GIVEN MATERIAL:
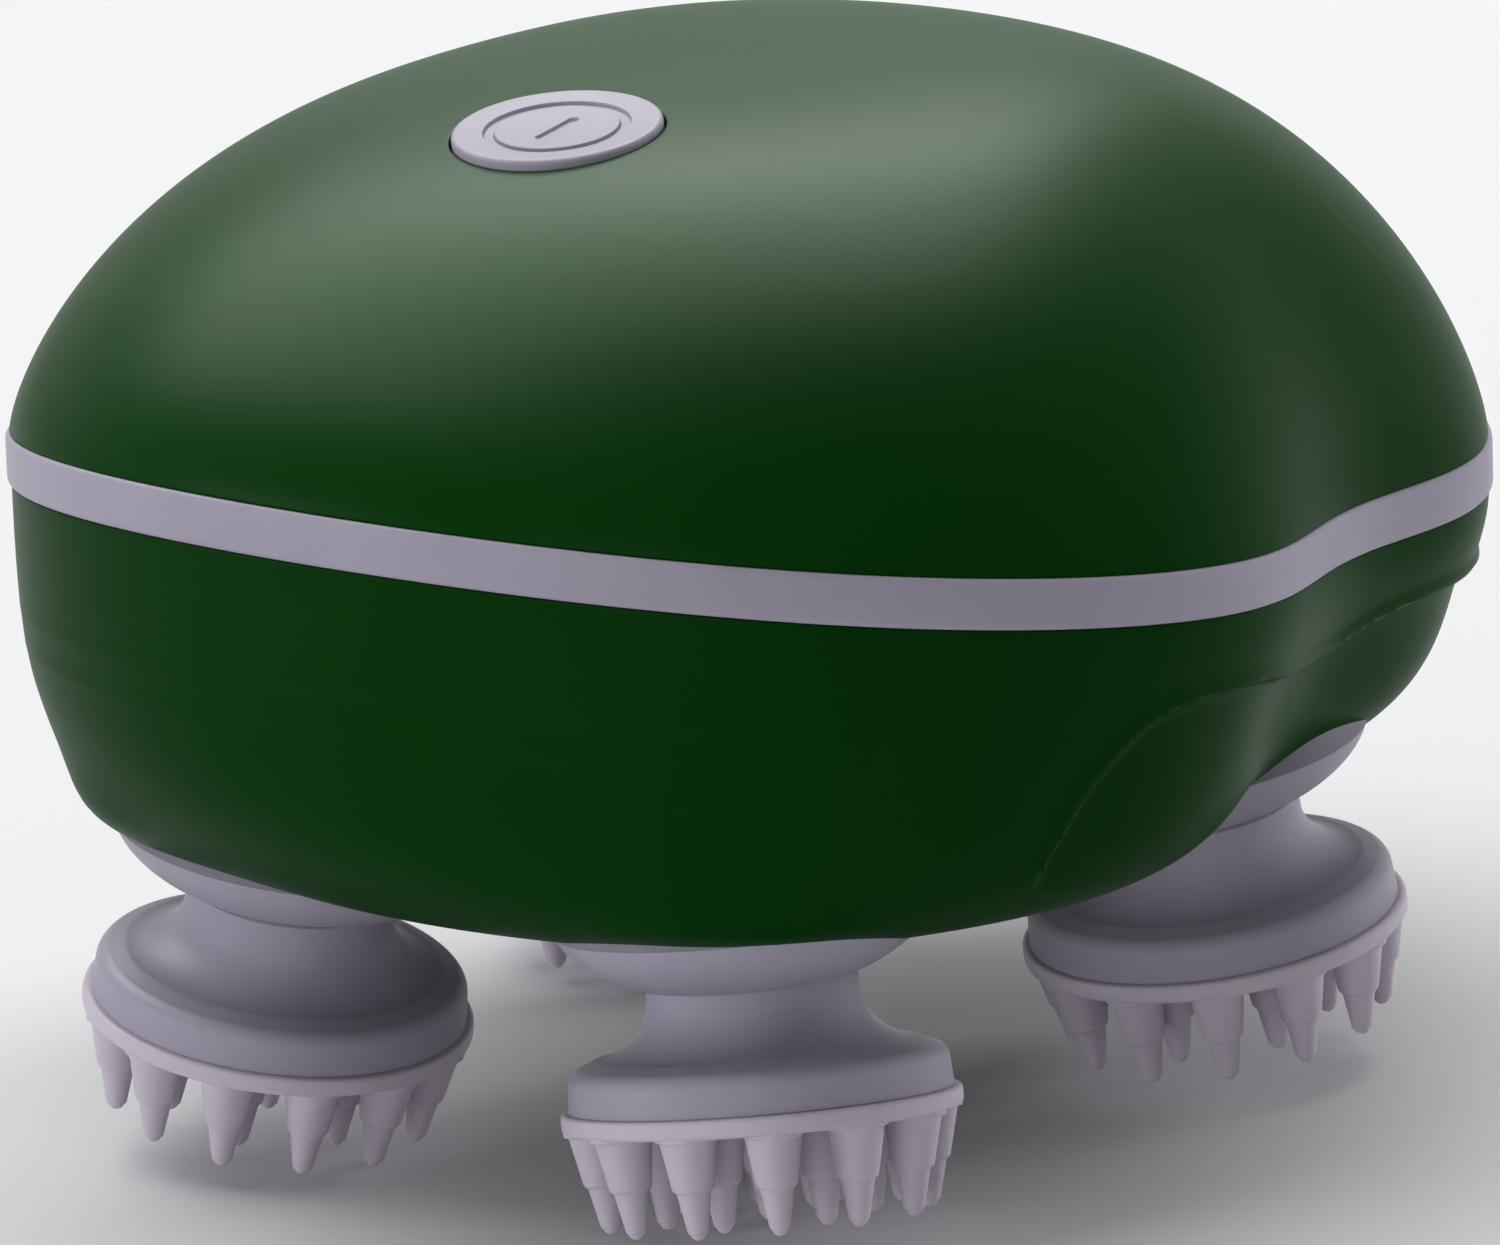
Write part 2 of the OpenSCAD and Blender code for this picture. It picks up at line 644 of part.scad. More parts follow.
module centre_gear() {
    color(nylon) translate([centre_x, 0, teeth_z]) difference() {
        linear_extrude(tooth_width) gear_teeth(centre_teeth, 0);
        translate([0, 0, -1]) cylinder(r = axle_r + running_gap, h = tooth_width + 2);
        translate([0, 0, tooth_width - 1.2]) difference() {
            cylinder(r = 18, h = 3);
            translate([0, 0, -1]) cylinder(r = 5, h = 5);
        }
    }
}
module centre_axle() {
    color(steel) translate([centre_x, 0, base_z]) cylinder(r = axle_r, h = deck_z - base_z);
}

module plate_shape() {
    difference() {
        plate_outline();
        for (p = case_posts) translate(p) circle(r = post_r + post_gap);
    }
}
post_gap = 0.4;
module plate_outline() {
    head_r = tooth_module * (head_teeth / 2 + 1) + plate_margin;
    translate([centre_x, 0]) circle(r = tooth_module * (centre_teeth / 2 + 1) + plate_margin);
    for (i = [0:3]) translate([gear_place(i).x, gear_place(i).y]) circle(r = head_r);
    translate([pinion_x, 0]) circle(r = gearbox_r + 1);
    for (p = chassis_posts) {
        translate(p) circle(r = pillar_r + 0.6);
        d = p - [centre_x, 0];
        translate(p - d / 4) rotate(atan2(d.y, d.x)) square([norm(d) / 2, 6], center = true);
    }
}
module chassis_base() {
    color(dark) difference() {
        union() {
            translate([0, 0, base_z]) linear_extrude(plate) plate_shape();
            for (p = chassis_posts) translate([p.x, p.y, base_z])
                cylinder(r = pillar_r, h = cover_z - base_z);
        }
        for (i = [0:3]) translate([gear_place(i).x, gear_place(i).y, base_z - 1])
            cylinder(r = cup_r + running_gap, h = plate + 2);
        translate([centre_x, 0, base_z - 1]) cylinder(r = axle_r, h = plate + 2);
        translate([pinion_x, 0, base_z - 1]) cylinder(r = axle_r + running_gap, h = plate + 2);
        for (p = chassis_posts) translate([p.x, p.y, base_z - 1])
            cylinder(r = screw_r + 0.15, h = cover_z - base_z + 2);
    }
}
module chassis_cover() {
    color(dark) difference() {
        union() {
            translate([0, 0, cover_z]) linear_extrude(plate) plate_shape();
            for (p = board_posts) translate([p.x, p.y, cover_z]) {
                cylinder(r = 1.7 * peg_r, h = board_z - cover_z);
                cylinder(r = peg_r, h = board_z + board + 0.8 - cover_z);
            }
        }
        for (i = [0:3]) translate([gear_place(i).x, gear_place(i).y, cover_z - 1])
            cylinder(r = journal_r + running_gap, h = plate + 2);
        translate([centre_x, 0, cover_z - 1]) cylinder(r = axle_r, h = plate + 2);
        translate([pinion_x, 0, cover_z - 1]) cylinder(r = shaft_r + 1, h = plate + 2);
        for (p = chassis_posts) translate([p.x, p.y, cover_z - 1])
            cylinder(r = screw_r + 0.15, h = plate + 2);
    }
}

// The charging socket fills the room between the rear wall and the rear case post.
socket_inset = 0.3;
socket_length = half_length + case_posts[1].x - post_r - socket_inset - fit_gap;
module charging_socket() {
    color(dark) translate([socket_inset - half_length, 0, floor_z + socket_rise]) rotate([0, 90, 0])
        union() {
            difference() {
                cylinder(r = socket_r, h = socket_length);
                translate([0, 0, -1]) cylinder(r = socket_bore, h = socket_length - 1);
            }
            translate([0, 0, 1.5]) cylinder(r = 0.65, h = socket_length - 2);
        }
}

// Collar: a round bowl with a mouth for the neck and a sleeve for the bush.
mouth_r = neck_r + mouth_gap;
neck_top = 0.5;
web_floor = neck_top + neck_r * sin(swash) + 0.35;
web_z = web_floor + 0.8;
sleeve_r = bush_r + 1.8;
sleeve_top = web_z + seal_height + bush_length;
collar_wall = 1.5;
collar_top = 8.2;
bowl_r = collar_r + 0.3;
// Section of the bowl from its mouth to its rim, grown by a margin.
function bowl(grow) =
    let (from = asin(mouth_r / bowl_r), to = asin(collar_r / bowl_r), steps = 8)
    [for (s = [0:steps]) let (a = from + (to - from) * s / steps)
        [(bowl_r + grow) * sin(a), collar_bowl * (cos(from) - cos(a)) - grow]];
module collar(i) {
    color(lavender) at_collar(i) rotate_extrude() polygon(concat(bowl(0),
        [[collar_r - collar_taper, collar_top], [collar_r - collar_taper - collar_wall, collar_top],
         [collar_r - collar_wall - 0.3, web_z + 1.6], [sleeve_r, web_z + 1.6],
         [sleeve_r, sleeve_top], [bush_r, sleeve_top], [bush_r, web_z],
         [spindle_r + 0.6, web_z], [spindle_r + 0.6, web_floor], [mouth_r, web_floor]]));
}
module spindle_bushes() {
    color(bronze) for (i = [0:3]) at_collar(i) translate([0, 0, web_z + seal_height])
        difference() {
            cylinder(r = bush_r, h = bush_length);
            translate([0, 0, -1]) cylinder(r = spindle_r + running_gap, h = bush_length + 2);
        }
}
module spindle_seals() {
    color(dark) for (i = [0:3]) at_collar(i) translate([0, 0, web_z]) difference() {
        cylinder(r = bush_r, h = seal_height);
        translate([0, 0, -1]) cylinder(r = spindle_r + running_gap, h = seal_height + 2);
    }
}

// Head gear: teeth over an open drive cup, with a journal above.
module head_gear(i) {
    place = gear_place(i);
    slot = cross_pin_r + 0.1;
    color(nylon) translate([place.x, place.y, 0]) difference() {
        union() {
            translate([0, 0, teeth_z]) linear_extrude(tooth_width)
                gear_teeth(head_teeth, mesh_turn(gear_heading(i), head_teeth));
            translate([0, 0, ball_z - cup_reach]) cylinder(r = cup_r, h = teeth_z - ball_z + cup_reach + 1);
            translate([0, 0, teeth_z + 1]) cylinder(r = journal_r, h = deck_z - teeth_z - 1);
        }
        translate([0, 0, ball_z - cup_reach - 1])
            cylinder(r = ball_r + 0.1, h = cup_reach + cup_depth + 1);
        rotate(head_heading(i)) translate([-cross_pin_reach - 0.4, -slot, ball_z - cup_reach - 1])
            cube([2 * cross_pin_reach + 0.8, 2 * slot, cup_reach + 1 + cross_pin_r + 1.1]);
    }
}
// Spindle: a straight shank with a ball and cross pin above and a rocked stub below.
stub_z = -disc_drop + 2.6;
knuckle_r = spindle_r + 0.5;
disc_screw_reach = -stub_z - knuckle_r - 0.4;
module spindle(i) {
    throat_r = spindle_r - 0.6;
    shank_top = sleeve_top + 0.5;
    from = asin(throat_r / ball_r);
    to = asin(spindle_r / knuckle_r);
    color(steel) {
        at_collar(i) union() {
            rotate_extrude() polygon(concat(
                [for (s = [0:6]) let (a = to * s / 6 + 180 * (1 - s / 6))
                    [knuckle_r * sin(a), knuckle_r * cos(a)]],
                [[spindle_r, shank_top], [throat_r, shank_top]],
                [for (s = [0:8]) let (a = (180 - from) * (1 - s / 8))
                    [ball_r * sin(a), ball_rise + ball_r * cos(a)]]));
            rotate(head_heading(i)) translate([-cross_pin_reach, 0, ball_rise]) rotate([0, 90, 0])
                cylinder(r = cross_pin_r, h = 2 * cross_pin_reach);
        }
        at_disc(i) difference() {
            translate([0, 0, stub_z]) cylinder(r = stub_r, h = -0.8 - stub_z);
            translate([0, 0, stub_z - 1]) cylinder(r = 0.8, h = 1.2 + disc_screw_reach);
        }
    }
}
// Head disc: a neck that flares into a round shoulder, hollow underneath.
side_r = disc_r - 0.6;
flare_height = 4.3;
shoulder_z = -disc_drop + disc_wall + 1.3;
module head_disc(i) {
    flare = 5;
    soft = 1.3;
    flare_top = shoulder_z + 0.35 + flare_height;
    color(lavender) at_disc(i) difference() {
        rotate_extrude() polygon(concat(
            [[0, neck_top], [neck_r, neck_top]],
            [for (a = [0:10:80]) [neck_r + flare * (1 - cos(a)),
                flare_top - flare_height * sin(a)]],
            [for (a = [0:15:90]) [side_r - 0.15 - soft + soft * sin(a),
                shoulder_z - soft + soft * cos(a)]],
            [[side_r, -disc_drop], [side_r - 1.6, -disc_drop],
             [side_r - 1.8, shoulder_z - 1.9], [hub_r + 1.2, shoulder_z - 1.2],
             [hub_r, stub_z - 1.2], [0, stub_z - 1.2]]));
        translate([0, 0, stub_z]) cylinder(r = stub_r, h = neck_top - stub_z + 1);
        sphere(r = knuckle_r + 0.02);
        translate([0, 0, -disc_drop - 1]) cylinder(r = 1.05, h = disc_drop);
    }
}
hub_r = 4.4;
module disc_screw(i) {
    color(steel) at_disc(i) union() {
        translate([0, 0, stub_z - 1.2 - 1.2]) cylinder(r = 1.9, h = 1.2);
        translate([0, 0, stub_z - 1.3]) cylinder(r = 0.8, h = 1.3 + disc_screw_reach);
    }
}
// Finger pad: a soft plate whose rim closes the disc, with stepped fingers below it.
module finger() {
    step_z = -finger_length / 2;
    tip_z = -finger_length + finger_tip_r;
    color(lavender) rotate_extrude($fn = 32) polygon(concat(
        [[0, 0.6], [finger_root_r, 0.6], [finger_root_r, 0], [finger_step_r, step_z],
         [finger_step_r - finger_step, step_z - 0.1]],
        [for (a = [10:20:90]) [finger_tip_r * cos(a), tip_z - finger_tip_r * sin(a)]]));
}
module finger_pad(i) {
    soft = pad_rim / 2;
    color(lavender) at_disc(i) translate([0, 0, -disc_drop - pad_rim]) union() {
        rotate_extrude() polygon(concat([[0, 0]],
            [for (a = [-90:30:90]) [disc_r - soft * 0.5 + soft * 0.5 * cos(a), soft + soft * sin(a)]],
            [[side_r - 1.8, pad_rim], [side_r - 1.8, pad_rim + 0.8],
             [side_r - 3, pad_rim + 0.8], [side_r - 3, pad_rim], [0, pad_rim]]));
        for (k = [0:outer_fingers - 1]) rotate(finger_angle(i, k))
            translate([outer_ring_r, 0, 0]) rotate([0, finger_lean, 0]) finger();
        for (k = [0:inner_fingers - 1]) rotate(finger_turn[i] + k * 360 / inner_fingers)
            translate([inner_ring_r, 0, 0]) finger();
        finger();
    }
}

module case_screws() {
    color(steel) for (p = case_posts) translate([p.x, p.y, floor_z + screw_seat]) union() {
        translate([0, 0, -screw_head]) cylinder(r = screw_head_r, h = screw_head);
        cylinder(r = screw_r, h = post_split - floor_z - screw_seat + 8);
    }
}
module chassis_screws() {
    color(steel) for (p = chassis_posts) translate([p.x, p.y, 0]) union() {
        translate([0, 0, deck_z]) cylinder(r = screw_head_r, h = screw_head);
        translate([0, 0, base_z - 4]) cylinder(r = screw_r, h = deck_z - base_z + 4.5);
    }
}

upper_shell();
lower_shell();
trim_band();
shell_gasket();
power_button();
switch_plunger();
tact_switch();
switch_board();
control_board();
board_components();
battery_cell();
battery_cradle();
motor_can();
motor_gearbox();
drive_pinion();
centre_gear();
centre_axle();
chassis_base();
chassis_cover();
charging_socket();
spindle_bushes();
spindle_seals();
case_screws();
chassis_screws();
switch_screws();
for (i = [0:3]) {
    collar(i);
    head_gear(i);
    spindle(i);
    head_disc(i);
    finger_pad(i);
    disc_screw(i);
}
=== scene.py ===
import bpy
import json
import math
import numpy as np
from mathutils import Matrix, Vector


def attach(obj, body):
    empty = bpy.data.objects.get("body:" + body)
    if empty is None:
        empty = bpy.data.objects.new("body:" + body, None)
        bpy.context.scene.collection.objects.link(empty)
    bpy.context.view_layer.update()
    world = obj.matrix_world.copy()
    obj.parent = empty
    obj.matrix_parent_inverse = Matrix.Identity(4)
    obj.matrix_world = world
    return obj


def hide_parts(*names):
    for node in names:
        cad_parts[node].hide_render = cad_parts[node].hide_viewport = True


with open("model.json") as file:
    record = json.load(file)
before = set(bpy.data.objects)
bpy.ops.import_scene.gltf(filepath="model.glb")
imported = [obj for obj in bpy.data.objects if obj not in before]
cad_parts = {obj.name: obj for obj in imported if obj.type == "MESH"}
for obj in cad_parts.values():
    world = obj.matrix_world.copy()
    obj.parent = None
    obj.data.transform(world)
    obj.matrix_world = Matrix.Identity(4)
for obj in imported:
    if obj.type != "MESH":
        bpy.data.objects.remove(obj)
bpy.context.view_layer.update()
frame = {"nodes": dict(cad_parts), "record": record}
nodes = frame["nodes"]
record = frame["record"]
bodyOf = {n: b for b, members in record["behaviour"]["bodies"].items() for n in members}
slotOf = {s["node"]: s["material_slot"] for s in record["subparts"]}
mm = 0.001
print("frame loaded:", len(nodes), "nodes")


# small helpers

def deselectAll():
    if bpy.context.object and bpy.context.object.mode != "OBJECT":
        bpy.ops.object.mode_set(mode="OBJECT")
    bpy.ops.object.select_all(action="DESELECT")


def pick(*objs):
    deselectAll()
    for obj in objs:
        obj.select_set(True)
    bpy.context.view_layer.objects.active = objs[0]


def smooth(obj, angle=35):
    pick(obj)
    bpy.ops.object.shade_smooth_by_angle(angle=math.radians(angle))


def paint(obj, material):
    obj.data.materials.clear()
    obj.data.materials.append(material)


def settle(obj, matrix):
    obj.matrix_world = matrix @ obj.matrix_world
    pick(obj)
    bpy.ops.object.transform_apply(location=True, rotation=True, scale=True)
    return obj


def copyOf(obj, name):
    twin = obj.copy()
    twin.data = obj.data.copy()
    twin.name = name
    bpy.context.scene.collection.objects.link(twin)
    return twin


def joined(*objs):
    pick(*objs)
    bpy.ops.object.join()
    return bpy.context.object


# a grid laid over a table of places in millimetres, merged where its edges meet
def sheetFromTable(name, table):
    rows, columns = table.shape[:2]
    deselectAll()
    bpy.ops.mesh.primitive_grid_add(x_subdivisions=columns - 1, y_subdivisions=rows - 1, size=1)
    obj = bpy.context.object
    obj.name = name
    flat = np.empty(len(obj.data.vertices) * 3)
    obj.data.vertices.foreach_get("co", flat)
    flat = flat.reshape(-1, 3)
    across = np.rint((flat[:, 0] + 0.5) * (columns - 1)).astype(int)
    along = np.rint((flat[:, 1] + 0.5) * (rows - 1)).astype(int)
    obj.data.vertices.foreach_set("co", (table[along, across] * mm).ravel())
    obj.data.update()
    bpy.ops.object.mode_set(mode="EDIT")
    bpy.ops.mesh.select_all(action="SELECT")
    bpy.ops.mesh.remove_doubles(threshold=0.000001)
    bpy.ops.mesh.normals_make_consistent(inside=False)
    bpy.ops.object.mode_set(mode="OBJECT")
    return obj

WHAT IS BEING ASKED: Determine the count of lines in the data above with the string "objects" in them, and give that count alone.

FINISHED TASK: 8